Despite having a star-studded cast, an incredibly interesting protagonist and a inspired-by-a-true-story tag line, Lee Daniels The Butler never wowed me. It entertained me and it interested me but it never made me feel anything. I expected to leave the movie and still be thinking about its message and its main character days later. But instead I left and grabbed dinner and went on with my night.

Like Forrest Gump, it focused on a protagonist who witnesses amazing historic events over a long a period of time. Except unlike Forrest Gump, there are several characters competing for our attention. Imagine if Forrest's mother turned out to be an alcoholic. Also imagine if she had a daughter who's struggling with being a stay-at-home mom. And for fun let's throw in another plot where Jenny has an eccentric aunt who's about to be evicted from her home. Sure that all sounds interesting, but it also sounds like way, way too much drama for one two-and-a-half-hour movie. That's the ultimate problem with The Butler. It tackles way too much in too short of a time. So rather than rooting for one person, you're stuck trying to figure out how it all fits together. That's not to say that there aren't individual moments that made me feel something, because there are incredibly powerful scenes that still resonate with racism in our society today. But seeing those moments on screen only made me wish that they chosen one thing to focus on, rather than attempting to take it all on.

While I left the movie feeling totally meh, I still went home and researched the true story. Mostly because I'm a sucker for any and all movies that come with this tagline.  I had to know just how much of Cecil Gaines' (Forest Whitaker) life got included in the film and just how much they manufactured for drama. After reading through the Wall Street Journal article that inspired the film, it became clear that nothing was clear. Deep, I know. Despite spending a few hours researching the story with my friend Google, I still couldn't confirm or deny much of the plot.

Here's what we do know. Eugene Allen, the man known as Cecil Gaines in the movie, really did go from being born into a sharecropping family to becoming a beloved butler at the White House for many decades. While the movie states he started out as a butler there, the article in the WSJ says that he actually came in as a pantryman and worked his way up to that position.  It impossible to read the original article about him and not be in awe of his story. He stayed at the job through eight presidencies; presidencies that happened to occur during the civil rights movement. It's pretty incredible when you think about how much he must've witnessed and seen and could not speak about during those years. From the WSJ article, “A Butler Well Served” we learn that he not only worked at the White House for decades, but he also bonded with the presidents in office.
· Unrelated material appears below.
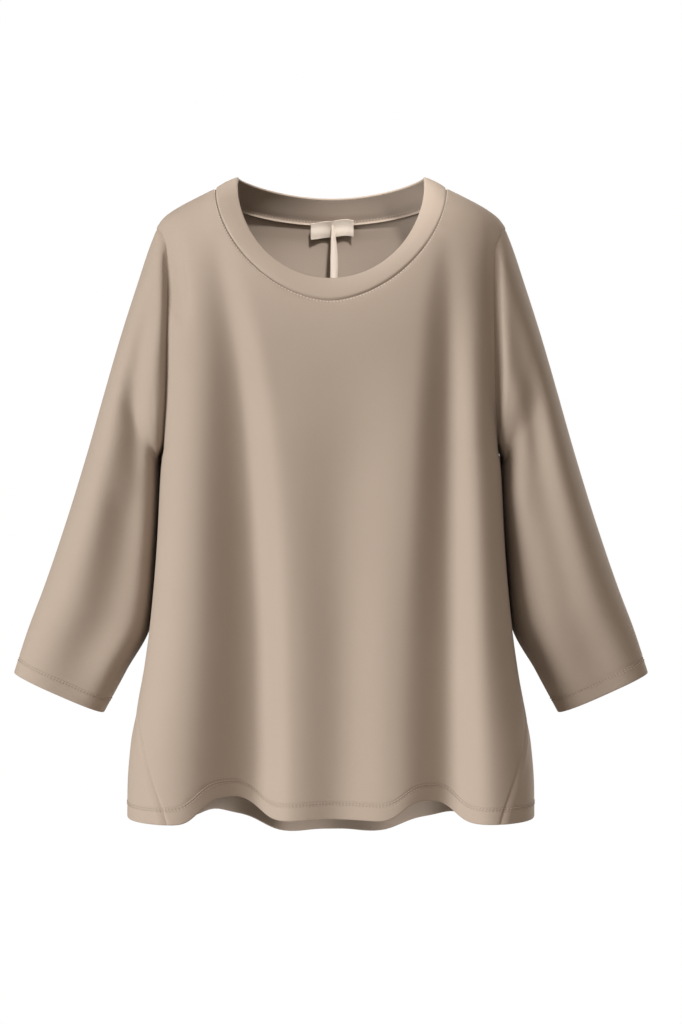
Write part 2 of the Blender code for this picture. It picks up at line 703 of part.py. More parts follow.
def wall_object(name, outer, inner, closed_round, flip=False):
    """Closed wall between two equal grids of points, as a named object."""
    rows, columns = outer.shape[:2]
    count = rows * columns
    points = np.concatenate([outer.reshape(-1, 3), inner.reshape(-1, 3)])
    spans = columns if closed_round else columns - 1
    faces = []
    for r in range(rows - 1):
        for c in range(spans):
            a, b = r * columns + c, r * columns + (c + 1) % columns
            faces.append((a, a + columns, b + columns, b))
            faces.append((count + a, count + b, count + b + columns, count + a + columns))
    last_row = (rows - 1) * columns
    for c in range(spans):
        a, b = c, (c + 1) % columns
        faces += rim_faces(points, a, b, count)
        faces += rim_faces(points, last_row + b, last_row + a, count)
    if not closed_round:
        for r in range(rows - 1):
            a, b = r * columns, (r + 1) * columns
            faces += rim_faces(points, b, a, count)
            faces += rim_faces(points, a + columns - 1, b + columns - 1, count)
    if flip:
        faces = [face[::-1] for face in faces]
    mesh = bpy.data.meshes.new(name)
    mesh.from_pydata(points.tolist(), [], faces)
    mesh.validate()
    mesh.shade_smooth()
    mesh.set_sharp_from_angle(angle=math.radians(50))
    item = bpy.data.objects.new(name, mesh)
    bpy.context.scene.collection.objects.link(item)
    mesh.materials.append(cloth_material(name))
    return item


def cloth_material(name):
    """Plain finish of one piece."""
    material = bpy.data.materials.new(name)
    material.use_nodes = True
    shader = material.node_tree.nodes["Principled BSDF"]
    shader.inputs["Base Color"].default_value = (*COLOURS[name], 1.0)
    rough = RIBBON_ROUGHNESS if name == "label_ribbon" else CLOTH_ROUGHNESS
    shader.inputs["Roughness"].default_value = rough
    shader.inputs["Metallic"].default_value = 0.0
    return material


def mirrored(points):
    return points * np.array([-1.0, 1.0, 1.0])


def armhole_frames(sleeve_name):
    """Seam frame of the left armhole, as seen from the body (a) to the sleeve (b)."""
    loop, angle, z = armhole_loop()
    grid = sleeve_grid(sleeve_name)
    sleeve_normals = ring_normals(grid)[0]
    return loop, seam_frame(loop, body_normal(angle, z), sleeve_normals)


def neck_frames():
    """Seam frame of the neck seam, from the body (a) to the neckband (b), all the way round."""
    front_angle, front_z = neckline(False)
    back_angle, back_z = neckline(True)
    angle = np.concatenate([front_angle, back_angle[-2:0:-1]])
    z = np.concatenate([front_z, back_z[-2:0:-1]])
    loop = body_point(angle, z)
    top = band_top(loop)
    run = np.roll(loop, -1, axis=0) - np.roll(loop, 1, axis=0)
    band_normals = unit(np.cross(run, top - loop))
    return loop, top, band_normals, seam_frame(loop, body_normal(angle, z), band_normals)


def band_top(loop):
    """Top edge of the neckband above each point of the neck seam."""
    across = np.clip(loop[:, 0] / NECK_HALF_WIDTH, -1, 1)
    front = loop[:, 1] < 0
    full, round_by = BAND_FRONT_FULLNESS, BAND_FRONT_ROUNDNESS
    y_front = BAND_TOP_FRONT[0] * (1 - np.abs(across) ** full) ** (1 / full)
    y_back = BAND_TOP_BACK[0] * np.sqrt(1 - across**2)
    drop_front = (1 - np.abs(across) ** round_by) ** (1 / round_by)
    drop = np.where(front, drop_front, 1 - np.abs(across) ** BAND_BACK_DIP)
    z_reach = np.where(front, BAND_TOP_FRONT[1], BAND_TOP_BACK[1])
    z = BAND_TOP_SIDE_HEIGHT + (z_reach - BAND_TOP_SIDE_HEIGHT) * drop
    return np.stack([across * BAND_TOP_HALF_WIDTH, np.where(front, y_front, y_back), z], axis=-1)


def make_body_panel(name, over_back, arm_frames, neck):
    """Front or back panel, ending half a seam gap short of every seam."""
    angle, z = panel_grid(over_back)
    outer = body_point(angle, z)
    normals = body_normal(angle, z)
    main_rows = ARMHOLE_ROWS + SIDE_ROWS
    thickness = np.full(outer.shape[:2] + (1,), CLOTH)
    thickness[main_rows + 1:] = DOUBLE_CLOTH
    inner = outer - thickness * normals
    half = SEAM_GAP / 2
    into = 1.0 if over_back else -1.0

    def settle(row, column, direction, across, stretch=1.0):
        base = body_point(angle[row, column], z[row, column])
        outer[row, column] = base + half * across
        inner[row, column] = base + half * across - thickness[row, column] * stretch * direction

    for column in (0, -1):
        for row in range(ARMHOLE_ROWS, main_rows + 3):
            settle(row, column, normals[row, column], side_shift(angle, z, row, column))
    for k in range(1, SHOULDER_COLUMNS + 1):
        for column in (k, -1 - k):
            settle(0, column, normals[0, column], np.array([0.0, into, 0.0]))
    for column, side in ((0, -1), (-1, 1)):
        loop, (outside, across, stretch) = arm_frames[side]
        for row in range(ARMHOLE_ROWS + 1):
            k = -row % len(loop) if over_back else row
            extra = np.array([0.0, into, 0.0]) if row in (0, ARMHOLE_ROWS) else np.zeros(3)
            settle(row, column, outside[k], -across[k] + extra, stretch[k])
    loop, _, _, (outside, across, stretch) = neck
    for k in range(NECK_COLUMNS + 1):
        column = SHOULDER_COLUMNS + k
        j = -k % len(loop) if over_back else k
        extra = np.array([0.0, into, 0.0]) if k in (0, NECK_COLUMNS) else np.zeros(3)
        settle(0, column, outside[j], -across[j] + extra, stretch[j])
    wall_object(name, outer, inner, False, flip=over_back)


def side_shift(angle, z, row, column):
    """Unit direction on the cloth, away from the side seam and into the panel."""
    here = body_point(angle[row, column], z[row, column])
    step = 1 if column == 0 else -1
    inside = body_point(angle[row, column + step], z[row, column + step])
    above = body_point(angle[row - 1, column], z[row - 1, column])
    run = unit(here - above)
    away = inside - here
    away = away - run * np.sum(away * run)
    normal = body_normal(angle[row, column], z[row, column])
    return unit(away - normal * np.sum(away * normal))


def make_sleeve(name, side, frames):
    """One sleeve with its turned-up cuff hem; built on the left and mirrored for the right."""
    grid = sleeve_grid(name)
    normals = ring_normals(grid)
    thickness = np.full(grid.shape[:2] + (1,), CLOTH)
    thickness[-2:] = DOUBLE_CLOTH
    inner = grid - thickness * normals
    loop, (outside, across, stretch) = frames
    start = loop + SEAM_GAP / 2 * across
    grid[0] = start
    inner[0] = start - CLOTH * stretch * outside
    if side < 0:
        grid, inner = mirrored(grid), mirrored(inner)
    wall_object(name, grid, inner, True, flip=side > 0)


def make_neckband(neck):
    """Band of doubled cloth with a round folded top edge."""
    loop, top, band_normals, (outside, across, stretch) = neck
    start = loop + SEAM_GAP / 2 * across
    outer_rows, inner_rows = [start], [start - CLOTH * stretch * outside]
    for row in range(1, BAND_ROWS + 1):
        v = row / BAND_ROWS
        bulge = BAND_CROWN * math.sin(math.pi * v)
        full = CLOTH + (DOUBLE_CLOTH - CLOTH) * min(1.0, 2 * v)
        flat = start + (top - start) * v
        pinch = BAND_PINCH if row == BAND_ROWS else 0.0
        outer_rows.append(flat + band_normals * (bulge - pinch * full))
        inner_rows.append(flat + band_normals * (bulge - (1 - pinch) * full))
    crest = (outer_rows[-1] + inner_rows[-1]) / 2 + unit(top - loop) * BAND_FOLD_RISE
    outer_rows.append(crest + band_normals * BAND_FOLD_HALF)
    inner_rows.append(crest - band_normals * BAND_FOLD_HALF)
    wall_object("neckband", np.array(outer_rows[::-1]), np.array(inner_rows[::-1]), True)


def make_label():
    """Bare neck label lying over the neck seam inside the back."""
    x = LABEL_MIDDLE_X + np.linspace(-LABEL_WIDTH / 2, LABEL_WIDTH / 2, LABEL_COLUMNS + 1)
    z = np.linspace(LABEL_TOP, LABEL_BOTTOM, LABEL_ROWS + 1)
    x_grid, z_grid = np.meshgrid(x, z)
    angle = angle_at(x_grid, z_grid, True) % 360
    under = body_point(angle, z_grid)
    normals = body_normal(angle, z_grid)
    seat = DOUBLE_CLOTH + LABEL_CLEARANCE
    face = under - (seat + LABEL_THICKNESS) * normals
    back = under - seat * normals
    wall_object("neck_label", face, back, False)


def make_ribbon():
    """Narrow ribbon folded into a loop that hangs from the middle of the label."""
    hang = body_point(angle_at(LABEL_MIDDLE_X, RIBBON_TOP, True), RIBBON_TOP)
    label_face = float(hang[1]) - DOUBLE_CLOTH - LABEL_CLEARANCE - LABEL_THICKNESS
    y_back = label_face - RIBBON_CLEARANCE
    y_front = y_back - RIBBON_SPREAD
    middle_y = (y_back + y_front) / 2
    radius = RIBBON_SPREAD / 2
    down = np.linspace(RIBBON_TOP, RIBBON_BOTTOM, RIBBON_LEG_STEPS)
    turn = np.linspace(0, math.pi, RIBBON_TURN_STEPS + 1)[1:-1]
    path = [(y_back, z) for z in down]
    for t in turn:
        path.append((middle_y + radius * math.cos(t), RIBBON_BOTTOM - radius * math.sin(t)))
    path += [(y_front, z) for z in down[::-1]]
    path = np.array(path)
    run = unit(np.gradient(path, axis=0))
    side = np.stack([run[:, 1], -run[:, 0]], axis=-1) * RIBBON_THICKNESS / 2
    width = np.array([-1, 1]) * RIBBON_WIDTH / 2 + LABEL_MIDDLE_X
    faces = []
    for line in (path + side, path - side):
        edges = [np.column_stack([np.full(len(line), w), line]) for w in width]
        faces.append(np.stack(edges, axis=1))
    wall_object("label_ribbon", faces[0], faces[1], False)


def clear_scene():
    for item in list(bpy.data.objects):
        bpy.data.objects.remove(item, do_unlink=True)


def main():
    clear_scene()
    right_frames = armhole_frames("sleeve_right")
    left_frames = armhole_frames("sleeve_left")
    loop, (outside, across, stretch) = right_frames
    arm_frames = {
        1: left_frames,
        -1: (mirrored(loop), (mirrored(outside), mirrored(across), stretch)),
    }
    neck = neck_frames()
    make_body_panel("body_front", False, arm_frames, neck)
    make_body_panel("body_back", True, arm_frames, neck)
    make_sleeve("sleeve_left", 1, left_frames)
    make_sleeve("sleeve_right", -1, right_frames)
    make_neckband(neck)
    make_label()
    make_ribbon()


main()
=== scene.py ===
"""Round-neck knitted sweater with long sleeves, filled out as it is worn: its looks.

The front faces -Y, +Z is up and +X is the wearer's left. Sizes are in metres. The script
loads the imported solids, replaces each with a fine shell of the same form, and adds the
sewing, the floor, the lights and the camera.
"""

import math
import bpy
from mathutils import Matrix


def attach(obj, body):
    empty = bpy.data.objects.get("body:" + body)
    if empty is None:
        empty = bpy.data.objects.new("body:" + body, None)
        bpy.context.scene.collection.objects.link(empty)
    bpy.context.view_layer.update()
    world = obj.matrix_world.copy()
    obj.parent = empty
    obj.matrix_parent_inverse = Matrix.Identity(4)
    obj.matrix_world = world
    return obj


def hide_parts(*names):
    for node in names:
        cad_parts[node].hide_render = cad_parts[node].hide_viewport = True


bl_info = {
    "name": "Round-neck sweater",
    "version": (1, 0, 0),
    "blender": (4, 5, 0),
    "location": "3D View > Sidebar > Sweater",
    "description": "Builds the cloth, sewing and studio of a round-neck sweater",
    "category": "Object",
}

import bpy
import numpy as np
from bpy.props import FloatProperty, FloatVectorProperty, PointerProperty
from bpy.types import Operator, Panel, PropertyGroup
from mathutils import Vector

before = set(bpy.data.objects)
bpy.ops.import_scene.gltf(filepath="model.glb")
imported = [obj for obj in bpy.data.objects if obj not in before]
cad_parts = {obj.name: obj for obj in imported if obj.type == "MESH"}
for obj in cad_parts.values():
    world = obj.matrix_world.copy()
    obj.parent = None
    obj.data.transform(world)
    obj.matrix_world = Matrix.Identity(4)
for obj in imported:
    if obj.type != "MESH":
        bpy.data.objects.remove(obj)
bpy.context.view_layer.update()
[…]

President Truman called him Gene. President Ford liked to talk golf with him. He saw eight presidential administrations come and go, often working six days a week. “I never missed a day of work,” Allen says….”President Ford's birthday and my birthday were on the same day,” he says. “He'd have a birthday party at the White House. Everybody would be there. And Mrs. Ford would say, ‘It's Gene's birthday, too!' “…”She said, ‘You and Helene are coming to the state dinner as guests of President Reagan and myself.' I'm telling you! I believe I'm the only butler to get invited to a state dinner.”

While a few details here and there get changed, Cecil Gaines' story check out for the most part. It's his son's story that makes the waters a little murkier. In real life, Eugene had one son named Charles Allen who we know served in Vietnam and we know worked at the state department in 2008. Besides that, there's not a lot of information out there on him. Even in this recent interview with Anderson Cooper, he reveals little about himself.

In the movie, he's Louis Gaines (David Oyelowo), a young man who partakes in sit-ins, freedom rides and even Black Panther meetings. His active fight to get civil rights stands in direct contrast to his father's long career as a servant to white people. There are several points in the movie where we're shown how ashamed Louis is by his father's career. At one point, the two become estranged and stop talking altogether. In real life, Charles Allen's incredibly proud of his father. Watch the five minute interview above and that becomes clear. With that said, Louis is shown to have reconciled with his father by the end of the movie too…so once again, it really is unclear what is true and what isn't. Danny Strong, the movie's scriptwriter, says in an interview that they weren't going for complete accuracy when writing the movie.

The Gaines family is a composite of different people, including former White House employees and their families as well as other people who lived through the dynamic eras represented in the film. Strong emphasizes he was reaching for emotional truth, not historical truth. “It was also important to me that the film never felt like a history lesson, and yet there was a tremendous amount of history that was going to be dramatized,” he says in the production notes.

While I at first felt manipulated after reading that quote, I got to thinking that it might not really matter what did and didn't happen. (Although I should point out that Danny Strong says Eugene Allen's wife, played by Oprah in the film, wasn't really an alcoholic or a cheater.) If this movie raises awareness of not only what African-Americans went through in this country, but also what they're still going through, then it's doing something pretty important. Sure the film could've used a little tightening up and sure I think that Louis' story — however true or not true it may be –deserves its own movie, it still sends a powerful message about what it was like to be black in this country during the civil rights movement. Considering what just happened with the Trayvon Martin verdict, it's all too clear that the struggle for equal rights is still happening each and every day. If this makes one person reconsider their “slavery happened so long ago, they should just get over it” stance or even research the freedom rides, then it's done something right.